Despite its promise, the practical implementation of NH3 cracking technology faces a major hurdle—the reliance on ruthenium (Ru)-based catalysts. Ru catalysts are highly effective for low-temperature NH3 decomposition but their scarcity and high cost impede large-scale adoption. This has spurred a global research effort to identify alternative catalysts based on earth-abundant, non-noble metals. Cobalt (Co) has emerged as a particularly attractive candidate, given its favourable nitrogen binding energy and lower susceptibility to catalyst poisoning compared to other transition metals. However, conventional Co-based catalysts typically require high temperatures (>600°C) to achieve satisfactory hydrogen yields, limiting their utility for mobile applications where energy efficiency and compact reactor design are paramount considerations.
To address these challenges, recent research has focused on innovative catalyst design strategies that can enhance the low-temperature activity of Co-based systems. One such approach is the engineering of lattice strain at the catalyst-support interface, which can modulate the electronic structure of active sites and thereby optimise their interaction with reactants. Drawing inspiration from advances in strain engineering in other catalytic systems, Prof. Li’s research team has developed a new class of core@shell catalysts, exemplified by the Co@BaAl₂O₄₋ₓ heterostructureNote1 (Figure 1a).
The rationale for selecting the Co@BaAl₂O₄₋ₓ architecture lies in its ability to harness strong metal-support interactions (SMSI) and induce tensile strain at the interface between the cobalt core and the barium aluminate shell. This strained heterostructure is synthesised via a Tammann temperature-guided co-precipitation method, followed by controlled calcination and reduction steps. The resulting catalyst features cobalt nanoparticles (average size ~14 nm) (Figure 1b) encapsulated within a thin (3 nm) BaAl₂O₄₋ₓ shell (Figure 1c), which is rich in oxygen vacancies. These vacancies not only facilitate reactant permeability but also play a crucial role in the catalytic process.
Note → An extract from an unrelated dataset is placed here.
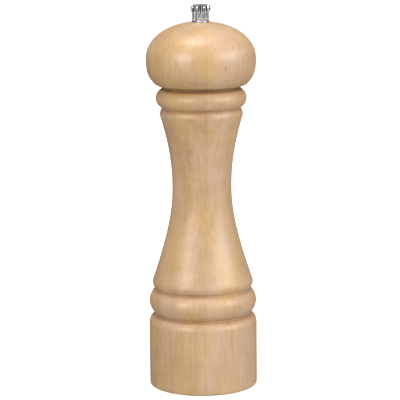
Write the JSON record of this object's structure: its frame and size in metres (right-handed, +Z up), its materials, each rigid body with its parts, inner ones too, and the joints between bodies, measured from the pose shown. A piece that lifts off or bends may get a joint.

Figure 1. SMSI core@shell catalyst composition optimisation for NH3 decomposition reaction
a) Co@BaAL2O4-x heterostructure under transmission electron microscope
b-c) Core@shell heterostructure with an average Co particle size of 14.2±2.7 nm and a shell thickness of 3.0±0.1 nm
d) NH3 conversion and corresponding H2 production rate as a function of WHSV over Co@BaAL2O4-x and Co/BaAL2O4-x
e) Scanning transmission electron microscopy images and electron energy loss spectroscopy element distribution maps of post-reaction Co/BaAL2O4-x, showing the accumulation of nitrogen species at the core@shell interface
Performance testing of the Co@BaAl₂O₄₋ₓ catalyst reveals remarkable activity for NH3 decomposition at moderate temperatures. Under high space velocity conditions, the catalyst achieves a hydrogen production rate of 64.6 mmol H₂ gcat-1 min-1 and maintains nearly complete NH3 conversion between 475°C and 575°C (Figure 1d). These results are on par with, or even surpass, those of many Ru-based catalysts, but without the associated cost and supply constraints. Advanced characterisation techniques, including synchrotron X-ray absorption spectroscopy and electron microscopy, confirm the formation of a well-defined core@shell structure and the presence of nitrogen species at the interface after reaction (Figure 1e), highlighting the critical role of the heterostructure in facilitating the catalytic process.
To further elucidate the advantages of the core@shell design, a comparative study was conducted with a conventional supported catalyst, Co/BaAl₂O₄₋ₓ, which lacks the encapsulating shell. Both catalysts were prepared with similar cobalt nanoparticle sizes to ensure a fair comparison. The results are striking: while both systems exhibit increasing NH3 conversion with temperature, the core@shell Co@BaAl₂O₄₋ₓ catalyst demonstrates a significantly lower onset temperature for activity (200°C versus 250°C) and achieves near-complete conversion at 500°C, compared to 550°C for the supported analogue (Figure 1d). Moreover, the core@shell structure exhibits superior stability under high flow rates, whereas the supported catalyst suffers from a sharp decline in performance.
Kinetic analyses provide further insights into the origins of this enhanced activity. The apparent activation energy for NH3 decomposition over Co@BaAl₂O₄₋ₓ is measured at 64.8 kJ mol-1, closely matching the best Ru-based systems, while the supported catalyst exhibits a much higher barrier (82.3 kJ mol-1). Reaction order studies indicate that the core@shell configuration promotes stronger NH3 adsorption and more efficient H2 removal, mitigating the limitations typically encountered with conventional Co catalysts. Temperature-programmed surface reaction and in situ infrared spectroscopy corroborate these findings, revealing enhanced NH3 adsorption and facilitated N–H bond cleavage at the heterostructure interface.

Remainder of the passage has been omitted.